One longstanding criticism of Chinese thought is that is not truly “philosophical” because it lacks viable protocols of argumentation. Thus it qualifies at best as “wisdom”; Confucius, for example, might provide valuable guidance, or thoughtful epigrams to ponder, but nothing in the way of formal reasoning that would permit his audience to reconstruct and reconsider his arguments in any conceivable context. This criticism stands only if one accepts the premise that all argumentation must be deductive argumentation. (This claim does not require any unusual definition of “deduction”; the Aristotelian definition is as good as any.) For it is true that the most famous Chinese arguments tend to be non-deductive in nature. This paper will survey the types of non-deductive argumentation commonly found in Chinese philosophy. One of the most prolific types of non-deductive argumentation is appeal to example, and this, I contend, is the basis of the strong interest in anecdotes as a genre of philosophical literature from the Springs and Autumns at least through the Six Dynasties. There are important examples of deductive argumentation as well, which will be briefly reviewed.

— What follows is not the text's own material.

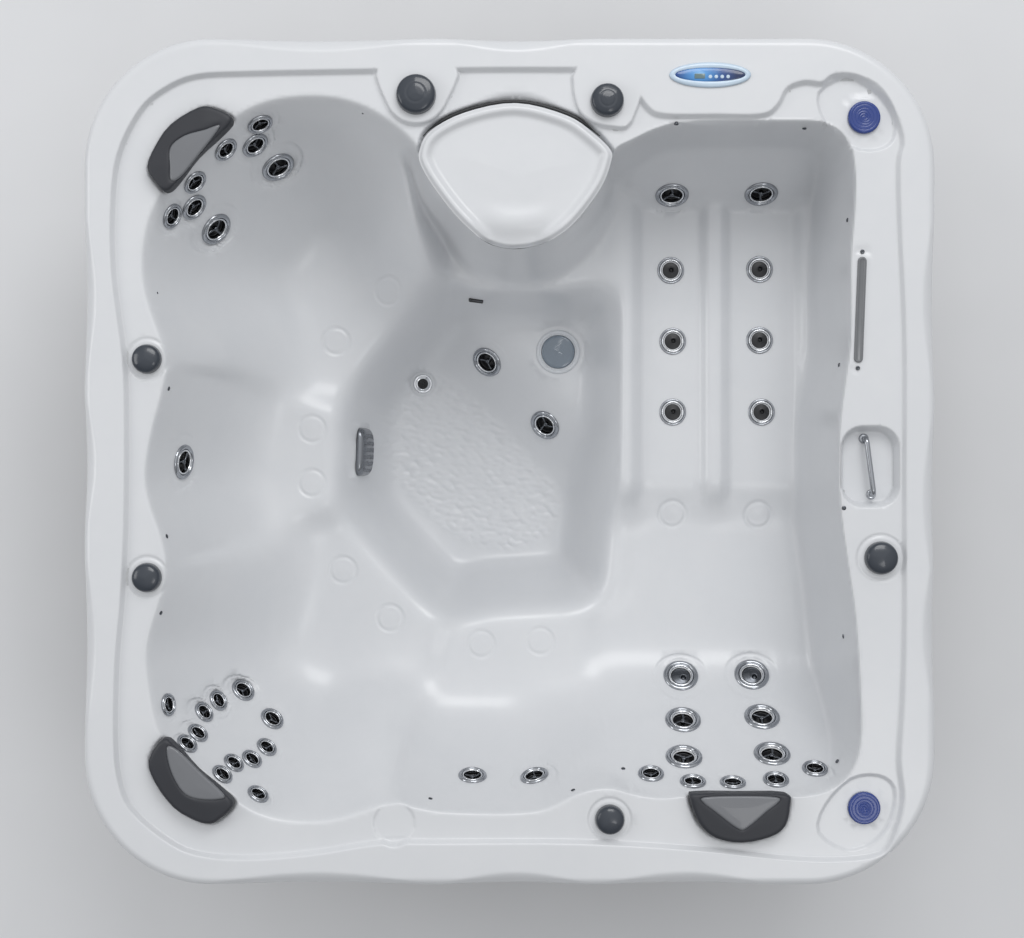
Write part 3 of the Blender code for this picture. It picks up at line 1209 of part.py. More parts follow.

Whether these observations are sufficient to rescue Chinese thought from the wilderness of “wisdom” and enshrine it in the halls of “philosophy” will be left for the reader to decide, but a conception of “philosophy” that can account for Chinese thought is naturally more interesting than one that cannot.

Paul R. Goldin is Professor of East Asian Languages and Civilizations at the University of Pennsylvania. His main research focus is Warring States China (ca. 5th-3rd centuries B.C.), with interdisciplinary interests in history,archaeology, art history, literature, philosophy, and religion. He is the author of Confucianism (2011), After Confucius: Studies in Early Chinese Philosophy (2005), The Culture of Sex in Ancient China (2002), and Rituals of the Way: The Philosophy of Xunzi (1999). In addition, he has edited or co-edited the Dao Companion to the Philosophy of Han Fei (2012), the Hawai’i Reader in Traditional Chinese Culture (2005), and the new edition of R.H. van Gulik’s Sexual Life in Ancient China (2003).